Has it ever been that you dug your head into a pillow so that the world won’t hear you scream?
Has it ever been that one bad thing reminded you of a lifetime of bad stuff and you just broke down?
Things get bad, then they get worse. Has it ever been that when things got bad, it really seemed they will never get better?


I hope, that when such a time comes, we find someone to talk to. Whenever the darkness seems unbearable, I hope we find a ray of light.
Today I pray for everyone, including myself, to find peace and love and hope in this world full of madness and inhumanity.

Chester will stay alive in our hearts and so will the many thousands and millions of people who battle depression and inexplicable sadness.
“… I cannot find a hobby and cure depression. I need to find a way to live, despite…”


— Poetic Musings —

Depression is a cheater of all sorts
It attacks me on my face, and behind my back
I try to smile, I keep busy too
But depression hits me where I lack



~ Talk. If you feel bad, talk. About anything. Nothing. Speak, because we don’t want to lose you.

Let’s not wait

We wait to create something big, and we create nothing at all

We wait, to live big, and we don’t live at all
The pressure towards creating something perfect and becoming someone big is immense. We’re constantly on a lookout to find that one big thing, we forget a series of small things happening that might add up to a lot more. We want to be known, once and for all, but before that, the shadows are a comfort.

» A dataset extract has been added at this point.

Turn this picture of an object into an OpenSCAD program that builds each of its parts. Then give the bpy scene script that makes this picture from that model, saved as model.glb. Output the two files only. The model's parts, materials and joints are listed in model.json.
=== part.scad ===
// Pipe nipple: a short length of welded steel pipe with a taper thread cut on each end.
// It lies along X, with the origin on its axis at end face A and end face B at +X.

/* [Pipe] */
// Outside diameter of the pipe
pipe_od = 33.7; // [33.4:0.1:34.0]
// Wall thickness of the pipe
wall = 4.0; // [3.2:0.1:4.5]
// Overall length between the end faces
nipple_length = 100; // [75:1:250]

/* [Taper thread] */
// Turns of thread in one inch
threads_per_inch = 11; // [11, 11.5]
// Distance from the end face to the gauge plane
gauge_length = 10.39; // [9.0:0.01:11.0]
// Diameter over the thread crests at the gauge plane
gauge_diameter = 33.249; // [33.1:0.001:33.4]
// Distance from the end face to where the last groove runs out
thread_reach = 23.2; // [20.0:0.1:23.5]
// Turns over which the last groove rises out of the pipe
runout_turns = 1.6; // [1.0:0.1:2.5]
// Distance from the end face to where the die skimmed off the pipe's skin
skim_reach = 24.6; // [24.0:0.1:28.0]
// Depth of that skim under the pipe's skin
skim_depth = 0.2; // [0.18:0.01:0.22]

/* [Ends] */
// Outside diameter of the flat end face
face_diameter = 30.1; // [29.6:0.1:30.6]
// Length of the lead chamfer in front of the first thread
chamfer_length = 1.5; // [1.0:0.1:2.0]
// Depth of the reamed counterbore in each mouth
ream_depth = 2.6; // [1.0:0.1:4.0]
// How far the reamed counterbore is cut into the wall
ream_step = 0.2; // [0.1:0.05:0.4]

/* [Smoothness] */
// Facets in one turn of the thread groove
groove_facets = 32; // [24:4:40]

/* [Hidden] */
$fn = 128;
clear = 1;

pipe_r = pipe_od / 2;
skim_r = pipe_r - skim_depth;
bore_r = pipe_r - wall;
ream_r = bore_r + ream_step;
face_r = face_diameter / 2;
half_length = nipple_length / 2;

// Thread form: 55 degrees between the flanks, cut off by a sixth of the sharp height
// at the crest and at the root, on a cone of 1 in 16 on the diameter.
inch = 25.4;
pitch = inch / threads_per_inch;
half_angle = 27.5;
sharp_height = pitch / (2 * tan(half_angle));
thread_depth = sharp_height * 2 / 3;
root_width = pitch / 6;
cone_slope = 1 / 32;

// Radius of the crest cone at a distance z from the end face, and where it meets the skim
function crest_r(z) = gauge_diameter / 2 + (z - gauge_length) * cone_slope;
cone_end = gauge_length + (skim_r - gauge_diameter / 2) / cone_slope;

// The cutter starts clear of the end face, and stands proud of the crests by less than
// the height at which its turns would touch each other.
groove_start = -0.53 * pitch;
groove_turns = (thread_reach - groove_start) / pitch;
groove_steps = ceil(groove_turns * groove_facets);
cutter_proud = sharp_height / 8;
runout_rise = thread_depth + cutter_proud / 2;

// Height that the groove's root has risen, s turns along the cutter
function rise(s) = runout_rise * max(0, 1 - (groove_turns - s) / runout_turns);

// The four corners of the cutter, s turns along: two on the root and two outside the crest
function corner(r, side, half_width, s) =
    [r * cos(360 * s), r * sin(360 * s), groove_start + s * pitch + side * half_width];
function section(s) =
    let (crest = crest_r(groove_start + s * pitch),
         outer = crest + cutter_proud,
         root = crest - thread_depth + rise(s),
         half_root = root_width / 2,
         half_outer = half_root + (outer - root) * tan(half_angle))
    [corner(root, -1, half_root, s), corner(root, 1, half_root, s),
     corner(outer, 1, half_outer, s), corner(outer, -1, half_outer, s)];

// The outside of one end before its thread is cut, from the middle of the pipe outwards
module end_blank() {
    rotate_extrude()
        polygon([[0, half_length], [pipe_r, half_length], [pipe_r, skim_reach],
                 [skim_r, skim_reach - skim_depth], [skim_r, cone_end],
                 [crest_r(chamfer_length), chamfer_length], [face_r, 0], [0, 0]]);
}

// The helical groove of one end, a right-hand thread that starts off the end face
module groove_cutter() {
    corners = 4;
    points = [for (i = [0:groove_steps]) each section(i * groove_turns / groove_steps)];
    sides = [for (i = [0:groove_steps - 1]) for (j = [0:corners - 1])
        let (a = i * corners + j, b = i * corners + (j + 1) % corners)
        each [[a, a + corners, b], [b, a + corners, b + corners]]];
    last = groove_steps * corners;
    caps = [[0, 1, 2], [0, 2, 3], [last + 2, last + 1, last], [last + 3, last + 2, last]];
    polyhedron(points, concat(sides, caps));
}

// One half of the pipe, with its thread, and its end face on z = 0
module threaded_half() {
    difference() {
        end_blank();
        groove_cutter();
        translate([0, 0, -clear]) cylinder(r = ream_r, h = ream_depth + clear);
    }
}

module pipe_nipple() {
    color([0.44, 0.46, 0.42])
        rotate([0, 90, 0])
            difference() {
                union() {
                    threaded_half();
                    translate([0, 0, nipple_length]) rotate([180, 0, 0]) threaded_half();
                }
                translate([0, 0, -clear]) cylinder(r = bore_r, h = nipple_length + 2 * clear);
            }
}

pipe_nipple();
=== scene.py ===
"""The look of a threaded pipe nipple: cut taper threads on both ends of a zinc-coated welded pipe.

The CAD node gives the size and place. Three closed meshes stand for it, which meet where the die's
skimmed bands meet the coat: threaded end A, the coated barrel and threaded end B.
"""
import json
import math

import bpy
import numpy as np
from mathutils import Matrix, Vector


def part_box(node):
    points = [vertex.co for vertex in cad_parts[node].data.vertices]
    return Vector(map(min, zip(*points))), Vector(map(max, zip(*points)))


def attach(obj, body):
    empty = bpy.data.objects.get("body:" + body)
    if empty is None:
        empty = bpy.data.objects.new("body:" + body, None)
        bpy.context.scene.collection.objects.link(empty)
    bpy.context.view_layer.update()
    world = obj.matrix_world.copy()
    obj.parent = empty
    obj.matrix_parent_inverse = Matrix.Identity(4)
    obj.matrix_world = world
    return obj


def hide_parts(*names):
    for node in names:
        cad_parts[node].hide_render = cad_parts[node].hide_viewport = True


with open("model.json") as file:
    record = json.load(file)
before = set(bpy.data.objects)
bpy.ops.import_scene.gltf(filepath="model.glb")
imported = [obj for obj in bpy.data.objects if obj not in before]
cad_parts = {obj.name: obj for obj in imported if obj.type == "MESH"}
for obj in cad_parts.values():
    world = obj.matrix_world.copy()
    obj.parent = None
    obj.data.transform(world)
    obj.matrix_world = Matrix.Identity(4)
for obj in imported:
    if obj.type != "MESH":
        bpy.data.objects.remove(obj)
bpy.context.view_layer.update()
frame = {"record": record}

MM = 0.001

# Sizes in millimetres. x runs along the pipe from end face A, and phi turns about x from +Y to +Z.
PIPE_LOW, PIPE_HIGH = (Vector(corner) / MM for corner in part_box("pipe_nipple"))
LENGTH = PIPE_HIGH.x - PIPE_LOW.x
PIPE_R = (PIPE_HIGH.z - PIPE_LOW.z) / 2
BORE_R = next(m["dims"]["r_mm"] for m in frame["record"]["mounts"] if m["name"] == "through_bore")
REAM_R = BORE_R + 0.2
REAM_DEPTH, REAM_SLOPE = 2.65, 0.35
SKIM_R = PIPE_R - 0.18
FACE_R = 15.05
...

I often wonder why our generation doesn’t make friends easily, doesn’t trust easily. Why we, as a people, don’t want to share what’s on our mind. Perhaps, because we are so engrossed in thinking about all that might go wrong, we forget to forge bonds, relations.

What if my relationship reveals my weaknesses? What if my friendship affects my success…

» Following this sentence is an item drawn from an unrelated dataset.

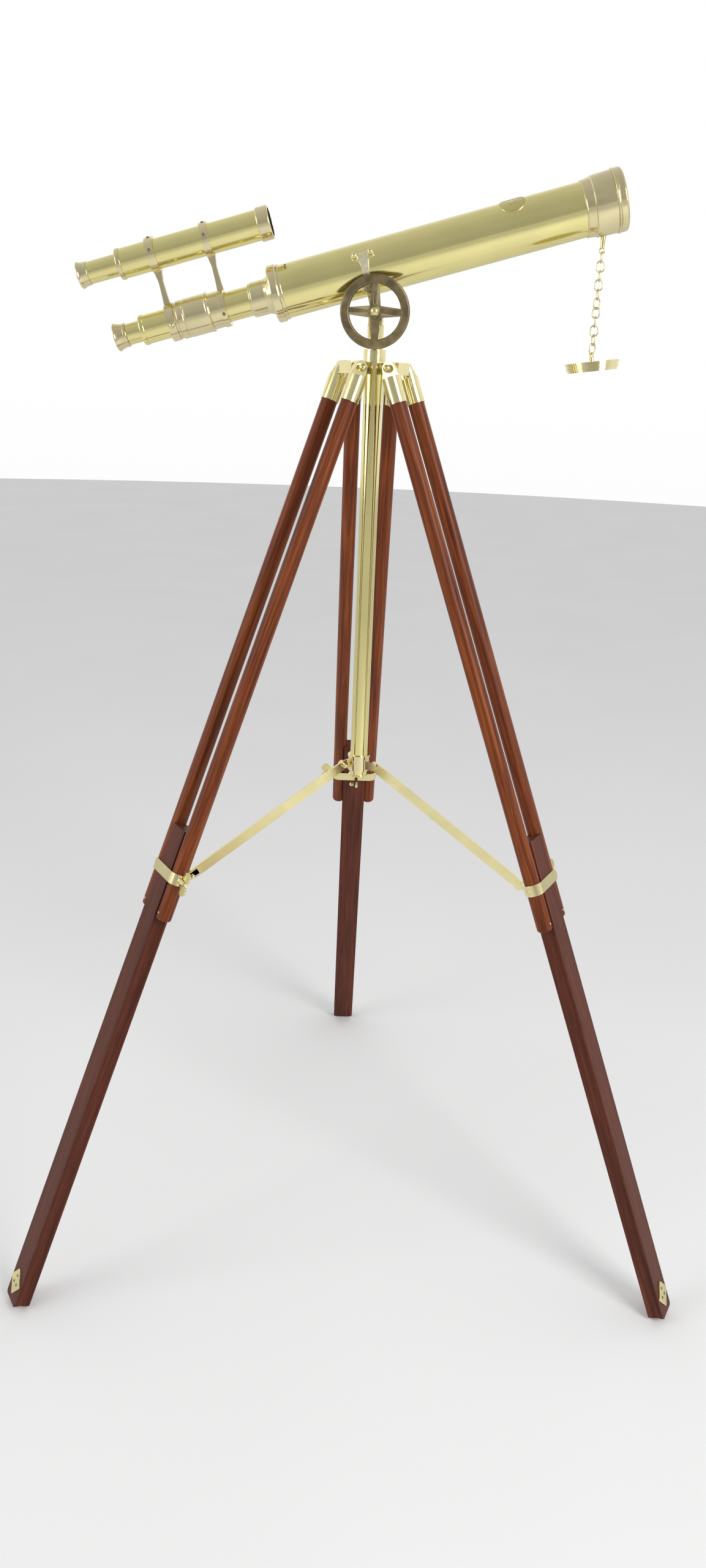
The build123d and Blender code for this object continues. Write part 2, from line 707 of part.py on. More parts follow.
def wing_nut():
    """A conical boss with two round wings spread along the leg."""
    boss = Rot(-90, 0, 0) * Pos(0, 0, 5) * Cone(6.0, 4.0, 10)
    for side in (-1, 1):
        boss += Pos(0, 9.5, side * 9.0) * Rot(0, 90, 0) * Cylinder(WING_R, 3.0)
    return Pos(0, WING_START, -BAND_S) * (boss - bar_y(STUD_R + FIT, -1, 20))


def brace():
    """A flat bar on edge from the spider to the clamp, and its ball-head screw."""
    half = BRACE_T / 2
    taper = 20.0
    outline = [
        (0, BRACE_END_R),
        (taper, BRACE_W / 2),
        (BRACE_L - taper, BRACE_W / 2),
        (BRACE_L, BRACE_END_R),
        (BRACE_L, -BRACE_END_R),
        (BRACE_L - taper, -BRACE_W / 2),
        (taper, -BRACE_W / 2),
        (0, -BRACE_END_R),
    ]
    bar = Rot(90, 0, 0) * extrude(make_face(Polyline(*outline, close=True)), half, both=True)
    bar += bar_y(BRACE_END_R, -half, half) + Pos(BRACE_L, 0, 0) * bar_y(BRACE_END_R, -half, half)
    bar -= bar_y(BRACE_PIN_R + FIT, -5, 5)
    bar -= Pos(BRACE_L, 0, 0) * bar_y(BRACE_PIN_R, -5, 5)
    screw = bar_y(BRACE_PIN_R, -half, half) + bar_y(3.0, half, half + 1.5)
    screw += Pos(0, half + 3.6, 0) * Sphere(3.4)
    return bar, Pos(BRACE_L, 0, 0) * screw


for name, turn in LEG_TURNS.items():
    leg = leg_frame(turn)
    add(f"{name}_rods", leg * rod(-1), leg * rod(1))
    add(f"{name}_ferrules", leg * ferrule(-1), leg * ferrule(1))
    add(f"{name}_clamp_band", leg * clamp_band())
    add(f"{name}_wing_nut", leg * wing_nut())
    add(f"{name}_board", leg * board())
    add(f"{name}_foot_plate", leg * foot_plate())
    add(f"{name}_foot_spike", leg * foot_spike())
    radial = Rot(0, 0, turn + TRIPOD_TURN) * Pos(INNER_PIVOT_R, 0, SPIDER_Z) * Rot(0, BRACE_SLOPE, 0)
    add(f"{name}_brace", *[radial * piece for piece in brace()])


# ---- spider ----
def spider():
    body = bar_z(SPIDER_R, SPIDER_FOOT, SPIDER_TOP) + bar_z(SPIDER_R + 1, SPIDER_TOP, SPIDER_TOP + 3)
    edge = -BRACE_T / 2 - LUG_GAP
    for turn in LEG_TURNS.values():
        lug = block((13, INNER_PIVOT_R), (edge - LUG_PLATE, edge), (SPIDER_Z - 6.5, SPIDER_Z + 6.5))
        lug += Pos(INNER_PIVOT_R, 0, SPIDER_Z) * bar_y(6.5, edge - LUG_PLATE, edge)
        lug -= Pos(INNER_PIVOT_R, 0, SPIDER_Z) * bar_y(BRACE_PIN_R, -20, 20)
        body += Rot(0, 0, turn + TRIPOD_TURN) * lug
    return body - bar_z(POLE_R + 2 * FIT, SPIDER_FOOT - 1, SPIDER_TOP + 4)


def spider_pin():
    """The pin that a brace turns on, with a ball head beside the bar."""
    half = BRACE_T / 2
    shaft = bar_y(BRACE_PIN_R, -half - LUG_GAP - LUG_PLATE, half + 0.2)
    return shaft + bar_y(3.0, half + 0.2, half + 1.7) + Pos(0, half + 3.6, 0) * Sphere(3.4)


pins = []
for turn in LEG_TURNS.values():
    pins.append(Rot(0, 0, turn + TRIPOD_TURN) * Pos(INNER_PIVOT_R, 0, SPIDER_Z) * spider_pin())
add("spider", spider())
add("spider_pins", *pins)

os.makedirs("parts", exist_ok=True)
for name, shape in parts.items():
    export_step(shape, f"parts/{name}.step")
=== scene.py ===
import json
from math import cos, pi, radians, sin

import bmesh
import bpy
from mathutils import Matrix, Vector


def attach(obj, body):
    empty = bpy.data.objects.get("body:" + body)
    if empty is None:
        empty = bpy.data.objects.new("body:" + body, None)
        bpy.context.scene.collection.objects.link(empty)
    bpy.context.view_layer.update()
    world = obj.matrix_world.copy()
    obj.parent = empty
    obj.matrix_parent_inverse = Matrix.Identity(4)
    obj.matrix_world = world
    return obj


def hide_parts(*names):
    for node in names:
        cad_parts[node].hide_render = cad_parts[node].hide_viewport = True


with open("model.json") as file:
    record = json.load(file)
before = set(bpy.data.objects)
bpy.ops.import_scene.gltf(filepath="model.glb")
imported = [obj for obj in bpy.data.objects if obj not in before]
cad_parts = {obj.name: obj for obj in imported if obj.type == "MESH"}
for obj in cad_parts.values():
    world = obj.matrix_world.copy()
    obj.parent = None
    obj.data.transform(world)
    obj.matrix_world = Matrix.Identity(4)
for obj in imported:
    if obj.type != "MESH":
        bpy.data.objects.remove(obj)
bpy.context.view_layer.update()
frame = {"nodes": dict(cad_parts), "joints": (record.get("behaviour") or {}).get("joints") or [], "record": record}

# Lengths below are in millimetres and become metres when a mesh is made.
MM = 0.001
LEGS = ("rear", "left", "right")
LARGE_FACE_CORNERS = 8

joints = {joint["name"]: joint for joint in frame["joints"]}
mounts = {mount["name"]: mount for mount in frame["record"]["mounts"]}


# ---- places worked out from the frame ----
def axes_matrix(origin, x_axis, y_axis):
    """A frame from its origin and its X and Y axes."""
    x_axis = Vector(x_axis).normalized()
    y_axis = Vector(y_axis).normalized()
    rotation = Matrix((x_axis, y_axis, x_axis.cross(y_axis))).transposed()
    return Matrix.Translation(Vector(origin)) @ rotation.to_4x4()


axle = Vector(joints["altitude_tilt"]["pos_m"])
tube_axis = Vector(joints["focus_slide"]["axis"])
AXLE_FRAME = axes_matrix(axle, tube_axis, (0, 1, 0))


def rise_of(mount):
    """How far a mount's axis lies above the axle, square to the tube."""
    return (AXLE_FRAME.inverted() @ Vector(mounts[mount]["pos_m"])).z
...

We’re a generation of selfies and self-loathing. So much hatred for ourselves, we’d rather plunge ourselves into dark rooms and empty corners rather than accept inability or failure.

— Poetry —

He knew he will do something great, one day
And so, he did not want to do anything else, today
Loneliness pushed him out of this reverie.


~ We are self-destructive bombs walking around


There are so many things that don’t let me sleep at night

There is a voice in my head that keeps talking to me in low tones. It gets loud sometimes. It speaks to me of unspeakable things. Vile, terrible things.

It talks to me about my insecurities. It reminds me how vulnerable I am, in certain ways, on certain days. Insomnia robs me of the one blessing we humans have– a break from reality, an ability to forget for a while.


I remember the time when I was scared that I’ll amount to nothing in my life– what will my family say?
I remember the time when a pimple on my face mattered so so much.
I remember a time when I was scared of school next day.
I remember when I was scared of talking to people.
I remember a lot.
Insomnia doesn’t let me forget.


We all have things that don’t let us sleep at night. The trick to being okay with all these things is to accept being un-okay.



— Poetic Musings —

A chance at forgetting all that went wrong
Was placed in front of me that night
I sat on the chair, facing the solution
A chance at setting everything right

And then I looked at myself in the mirror
The person who I am today
Take away one wrong from my 25 years
And a lot will go astray

Hence I decided to not take that chance
Live with insomnia like old friends do
Fears and insecurities make us who we are
Thanks to our mistakes that we grew


~ Build yourself from what went wrong.